** BEGIN The data **

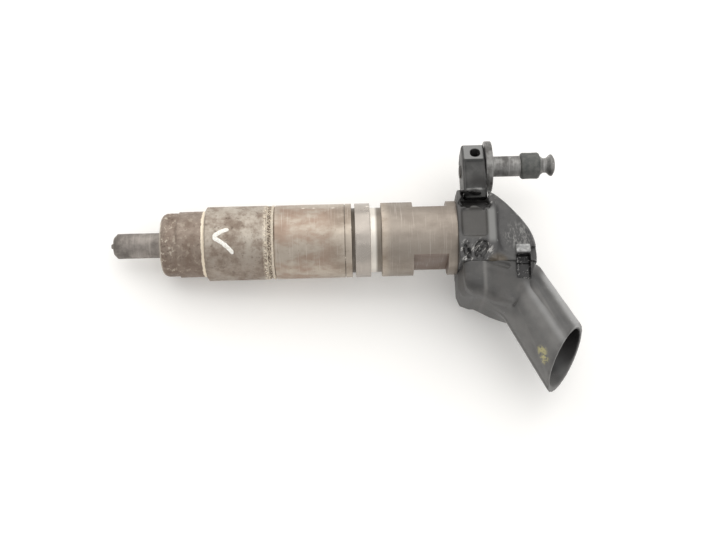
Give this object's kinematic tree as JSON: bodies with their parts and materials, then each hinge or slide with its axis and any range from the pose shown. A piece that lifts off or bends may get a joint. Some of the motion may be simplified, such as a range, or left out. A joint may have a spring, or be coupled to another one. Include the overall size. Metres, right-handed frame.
{
  "type": "diesel fuel injector",
  "caption": "Piezo common-rail diesel injector: nozzle with retaining nut, grooved steel body with clamp flats, and plastic head with angled connector, fuel inlet and return nipple.",
  "frame": {"origin": "on the injector's axis, where the nozzle shank leaves the front sealing face of the retaining nut", "axes": "+X along the injector from nozzle to head; +Y towards the return block, square to the two clamp flats; +Z away from the high-pressure inlet, whose port points to -Z"},
  "size_m": [0.1301, 0.0721, 0.0278],
  "materials": {
    "nozzle_steel": "dull, oxidised",
    "nut_steel": "worn, stained with baked-on deposits",
    "body_steel": "worn, with bright ground lands",
    "bright_steel": "ground",
    "spring_steel": "drawn",
    "piezo_ceramic": "matt",
    "seal_rubber": "matt",
    "copper": "drawn wire",
    "brass_filter": "turned",
    "terminal_brass": "tinned and worn",
    "head_plastic": "glass-filled, scuffed and partly melted",
    "latch_plastic": "smooth",
    "block_metal": "black coated, chipped",
    "nipple_steel": "dull plated"
  },
  "bodies": {
    "injector": {"nozzle_body": "nozzle_steel", "needle_spring": "spring_steel", "needle_spring_seat": "bright_steel", "orifice_plate": "bright_steel", "valve_plate": "bright_steel", "plate_dowels": "bright_steel", "valve_spring": "spring_steel", "retaining_nut": "nut_steel", "injector_body": "body_steel", "coupler_sleeve": "bright_steel", "coupler_spring": "spring_steel", "piezo_stack": "piezo_ceramic", "actuator_tube": "spring_steel", "actuator_foot": "bright_steel", "foot_seal": "seal_rubber", "actuator_clamp_ring": "bright_steel", "terminal_leads": "copper", "inlet_stub": "body_steel", "inlet_filter": "brass_filter", "head_cap": "head_plastic", "connector_housing": "head_plastic", "terminal_pins": "terminal_brass", "connector_latch": "latch_plastic", "return_block": "block_metal", "block_plug": "block_metal", "return_nipple": "nipple_steel", "nipple_sleeve": "seal_rubber"},
    "needle": {"nozzle_needle": "bright_steel"},
    "valve": {"control_valve": "bright_steel", "valve_piston": "bright_steel"},
    "actuator": {"coupler_piston": "bright_steel", "actuator_head": "bright_steel"}
  },
  "joints": [
    {"name": "needle_lift", "type": "slide", "parent": "injector", "child": "needle", "axis": [1, 0, 0], "range_m": [0, 0.00025], "stiffness_N_per_m": 500, "springref_m": -0.002, "deforming": ["needle_spring"]},
    {"name": "actuator_stroke", "type": "slide", "parent": "injector", "child": "actuator", "axis": [-1, 0, 0], "range_m": [0, 0.00004], "deforming": ["coupler_spring", "piezo_stack", "actuator_tube"]},
    {"name": "valve_stroke", "type": "slide", "parent": "injector", "child": "valve", "axis": [-1, 0, 0], "range_m": [0, 0.00006], "deforming": ["valve_spring"]}
  ],
  "couplings": [
    {"joint": "valve_stroke", "follows": "actuator_stroke", "ratio": 1.5}
  ]
}
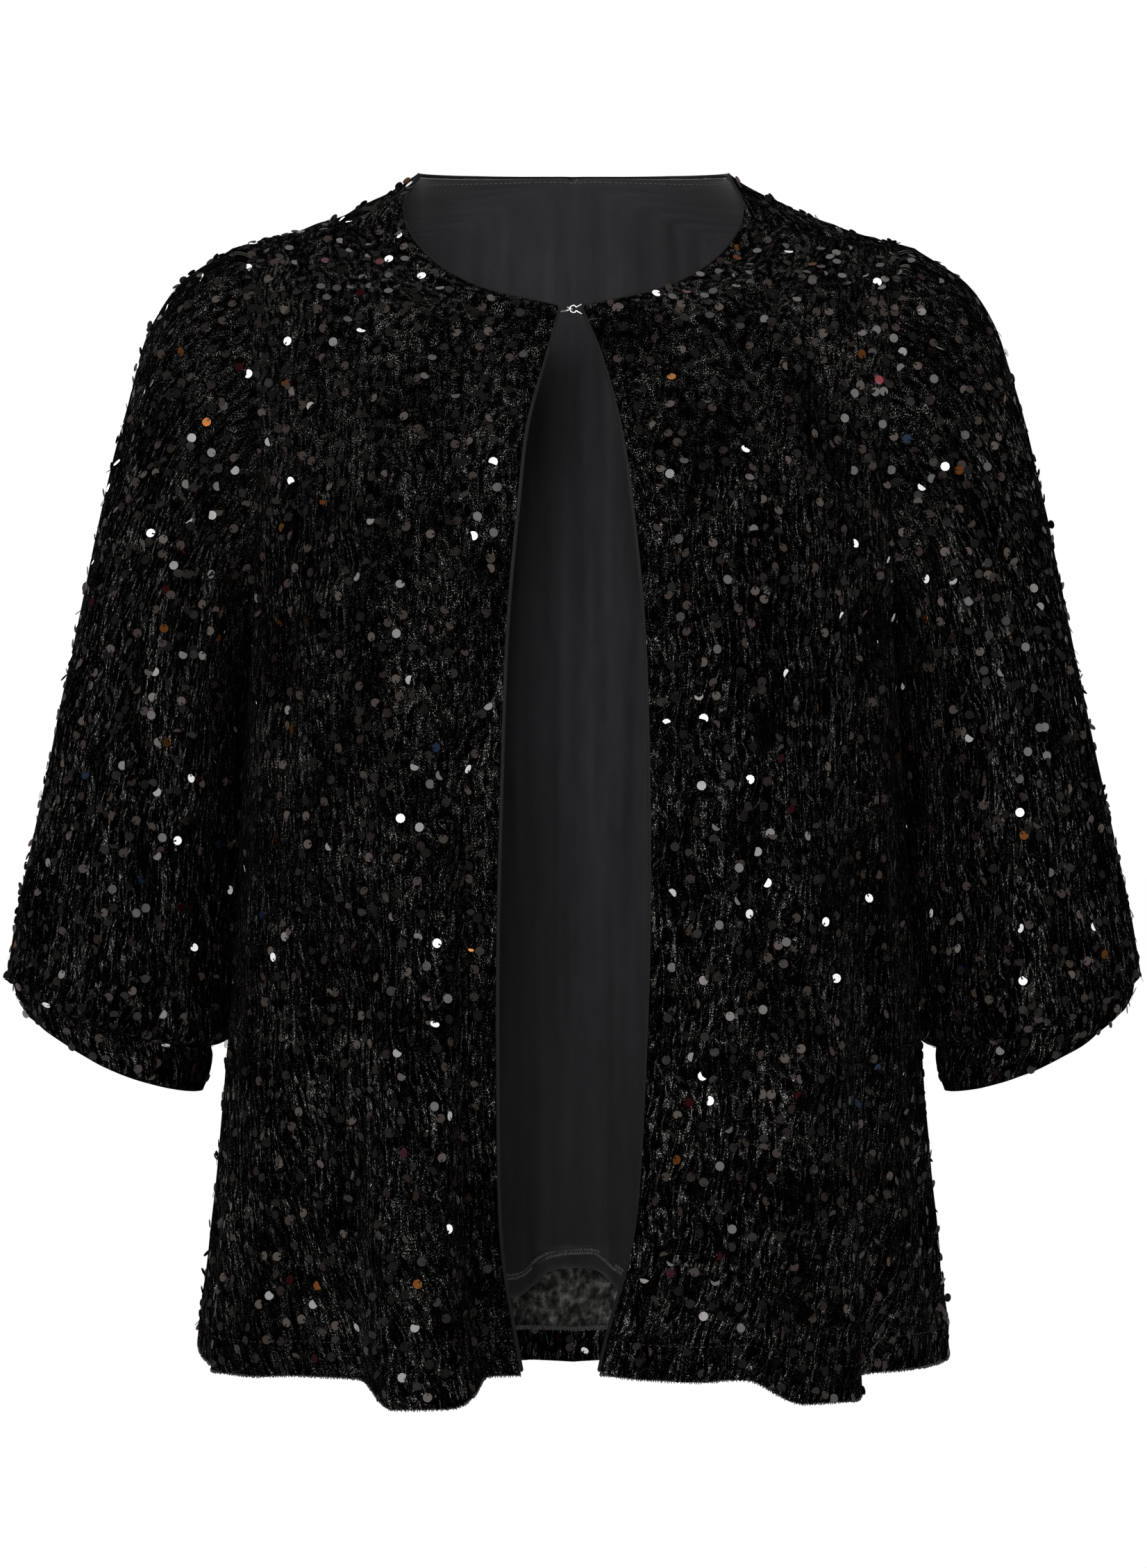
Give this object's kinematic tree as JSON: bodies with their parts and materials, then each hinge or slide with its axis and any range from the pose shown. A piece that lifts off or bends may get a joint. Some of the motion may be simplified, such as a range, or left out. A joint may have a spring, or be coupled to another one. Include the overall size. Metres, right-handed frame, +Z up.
{
  "type": "cardigan",
  "caption": "Open-front lined cardigan in crinkled velvet with sewn sequins, balloon sleeves on cuffs and a hook and eye at the neck, filled out as worn.",
  "frame": {"origin": "middle of the neck opening, level with the tops of the shoulders, where the wearer carries the garment", "axes": "+Z up, -Y out of the garment's front, +X to the left arm of the wearer, which is the viewer's right"},
  "size_m": [0.633, 0.3699, 0.6962],
  "materials": {
    "velvet": "crinkled black velvet with small sewn sequins",
    "lining": "matt charcoal jersey",
    "fastener": "bright bent wire"
  },
  "bodies": {
    "root": {"back": "velvet", "front_right": "velvet", "front_left": "velvet", "sleeve_right": "velvet", "sleeve_left": "velvet", "cuff_right": "velvet", "cuff_left": "velvet", "hem_back": "velvet", "lining_back": "lining", "edging_front_right": "lining", "edging_front_left": "lining", "edging_back_neck": "lining", "hook": "fastener", "eye": "fastener"}
  },
  "joints": []
}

** END The data **

Work required | From the records above, extract every line exactly as it stands.

Task solution |
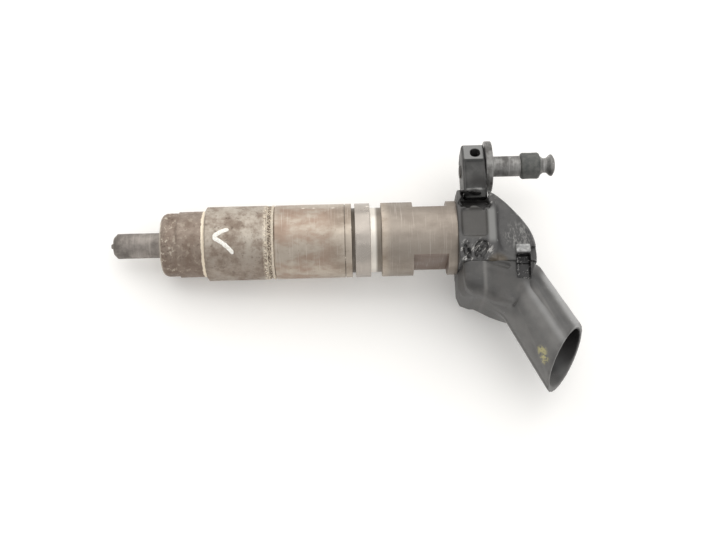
Give this object's kinematic tree as JSON: bodies with their parts and materials, then each hinge or slide with its axis and any range from the pose shown. A piece that lifts off or bends may get a joint. Some of the motion may be simplified, such as a range, or left out. A joint may have a spring, or be coupled to another one. Include the overall size. Metres, right-handed frame.
{
  "type": "diesel fuel injector",
  "caption": "Piezo common-rail diesel injector: nozzle with retaining nut, grooved steel body with clamp flats, and plastic head with angled connector, fuel inlet and return nipple.",
  "frame": {"origin": "on the injector's axis, where the nozzle shank leaves the front sealing face of the retaining nut", "axes": "+X along the injector from nozzle to head; +Y towards the return block, square to the two clamp flats; +Z away from the high-pressure inlet, whose port points to -Z"},
  "size_m": [0.1301, 0.0721, 0.0278],
  "materials": {
    "nozzle_steel": "dull, oxidised",
    "nut_steel": "worn, stained with baked-on deposits",
    "body_steel": "worn, with bright ground lands",
    "bright_steel": "ground",
    "spring_steel": "drawn",
    "piezo_ceramic": "matt",
    "seal_rubber": "matt",
    "copper": "drawn wire",
    "brass_filter": "turned",
    "terminal_brass": "tinned and worn",
    "head_plastic": "glass-filled, scuffed and partly melted",
    "latch_plastic": "smooth",
    "block_metal": "black coated, chipped",
    "nipple_steel": "dull plated"
  },
  "bodies": {
    "injector": {"nozzle_body": "nozzle_steel", "needle_spring": "spring_steel", "needle_spring_seat": "bright_steel", "orifice_plate": "bright_steel", "valve_plate": "bright_steel", "plate_dowels": "bright_steel", "valve_spring": "spring_steel", "retaining_nut": "nut_steel", "injector_body": "body_steel", "coupler_sleeve": "bright_steel", "coupler_spring": "spring_steel", "piezo_stack": "piezo_ceramic", "actuator_tube": "spring_steel", "actuator_foot": "bright_steel", "foot_seal": "seal_rubber", "actuator_clamp_ring": "bright_steel", "terminal_leads": "copper", "inlet_stub": "body_steel", "inlet_filter": "brass_filter", "head_cap": "head_plastic", "connector_housing": "head_plastic", "terminal_pins": "terminal_brass", "connector_latch": "latch_plastic", "return_block": "block_metal", "block_plug": "block_metal", "return_nipple": "nipple_steel", "nipple_sleeve": "seal_rubber"},
    "needle": {"nozzle_needle": "bright_steel"},
    "valve": {"control_valve": "bright_steel", "valve_piston": "bright_steel"},
    "actuator": {"coupler_piston": "bright_steel", "actuator_head": "bright_steel"}
  },
  "joints": [
    {"name": "needle_lift", "type": "slide", "parent": "injector", "child": "needle", "axis": [1, 0, 0], "range_m": [0, 0.00025], "stiffness_N_per_m": 500, "springref_m": -0.002, "deforming": ["needle_spring"]},
    {"name": "actuator_stroke", "type": "slide", "parent": "injector", "child": "actuator", "axis": [-1, 0, 0], "range_m": [0, 0.00004], "deforming": ["coupler_spring", "piezo_stack", "actuator_tube"]},
    {"name": "valve_stroke", "type": "slide", "parent": "injector", "child": "valve", "axis": [-1, 0, 0], "range_m": [0, 0.00006], "deforming": ["valve_spring"]}
  ],
  "couplings": [
    {"joint": "valve_stroke", "follows": "actuator_stroke", "ratio": 1.5}
  ]
}
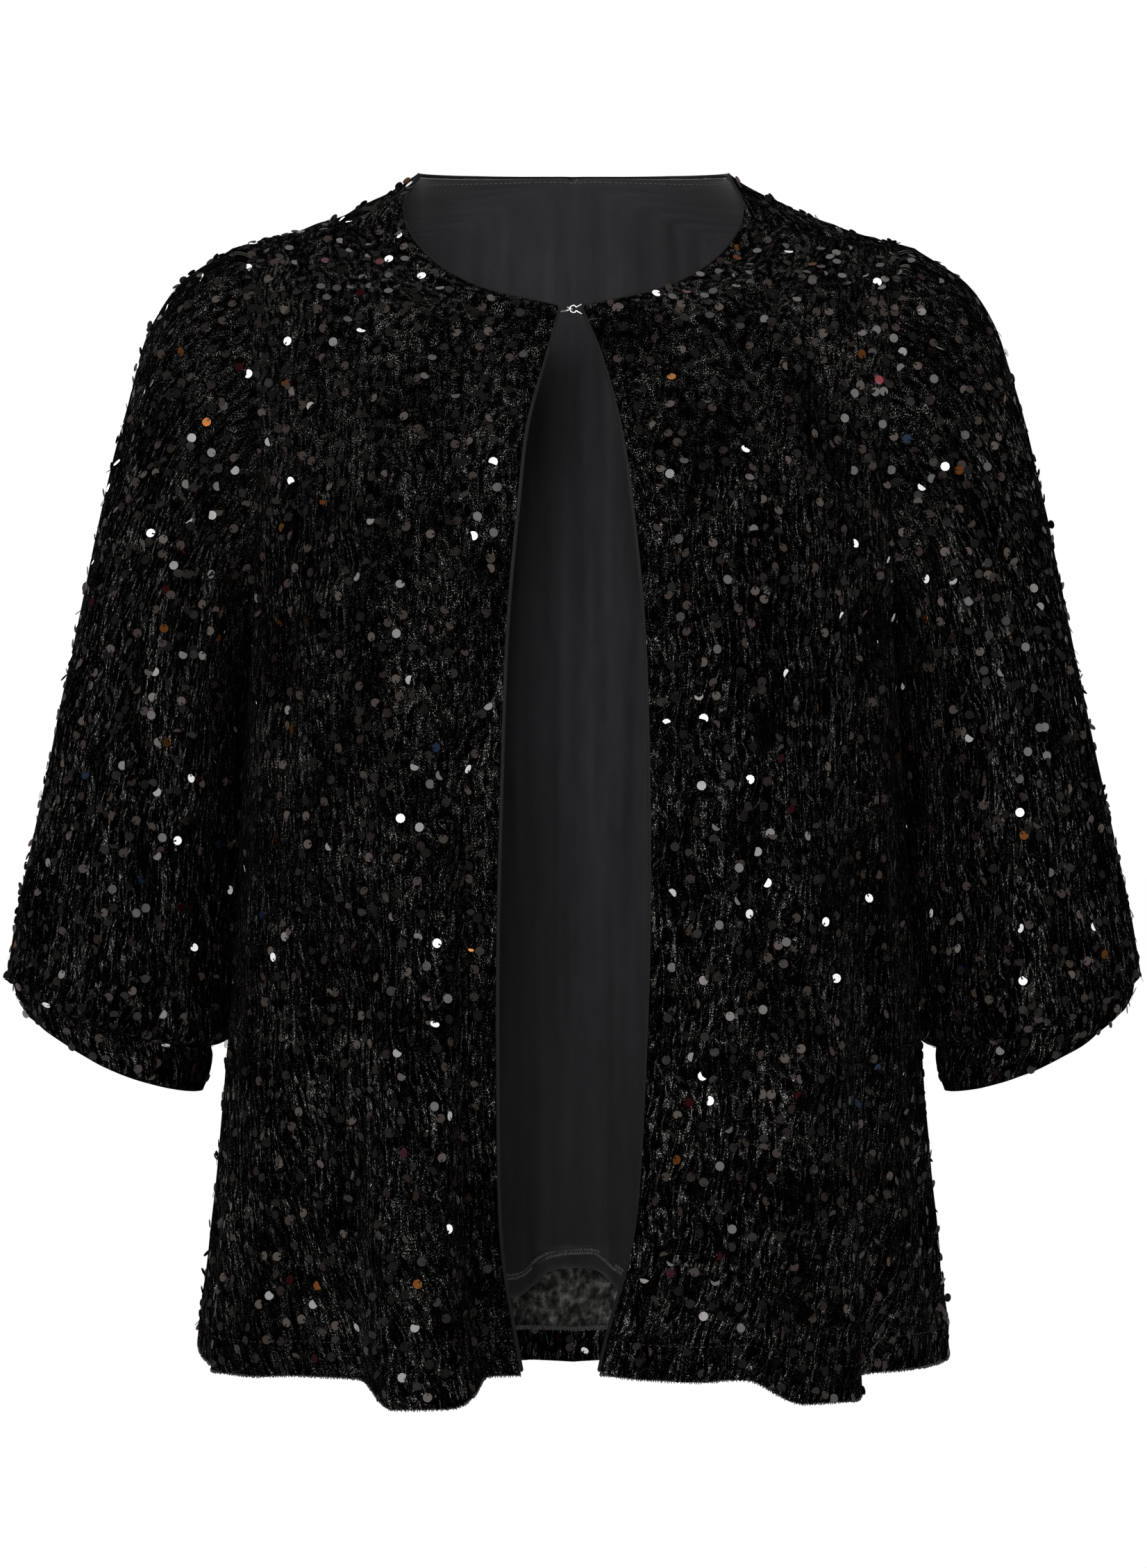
Give this object's kinematic tree as JSON: bodies with their parts and materials, then each hinge or slide with its axis and any range from the pose shown. A piece that lifts off or bends may get a joint. Some of the motion may be simplified, such as a range, or left out. A joint may have a spring, or be coupled to another one. Include the overall size. Metres, right-handed frame, +Z up.
{
  "type": "cardigan",
  "caption": "Open-front lined cardigan in crinkled velvet with sewn sequins, balloon sleeves on cuffs and a hook and eye at the neck, filled out as worn.",
  "frame": {"origin": "middle of the neck opening, level with the tops of the shoulders, where the wearer carries the garment", "axes": "+Z up, -Y out of the garment's front, +X to the left arm of the wearer, which is the viewer's right"},
  "size_m": [0.633, 0.3699, 0.6962],
  "materials": {
    "velvet": "crinkled black velvet with small sewn sequins",
    "lining": "matt charcoal jersey",
    "fastener": "bright bent wire"
  },
  "bodies": {
    "root": {"back": "velvet", "front_right": "velvet", "front_left": "velvet", "sleeve_right": "velvet", "sleeve_left": "velvet", "cuff_right": "velvet", "cuff_left": "velvet", "hem_back": "velvet", "lining_back": "lining", "edging_front_right": "lining", "edging_front_left": "lining", "edging_back_neck": "lining", "hook": "fastener", "eye": "fastener"}
  },
  "joints": []
}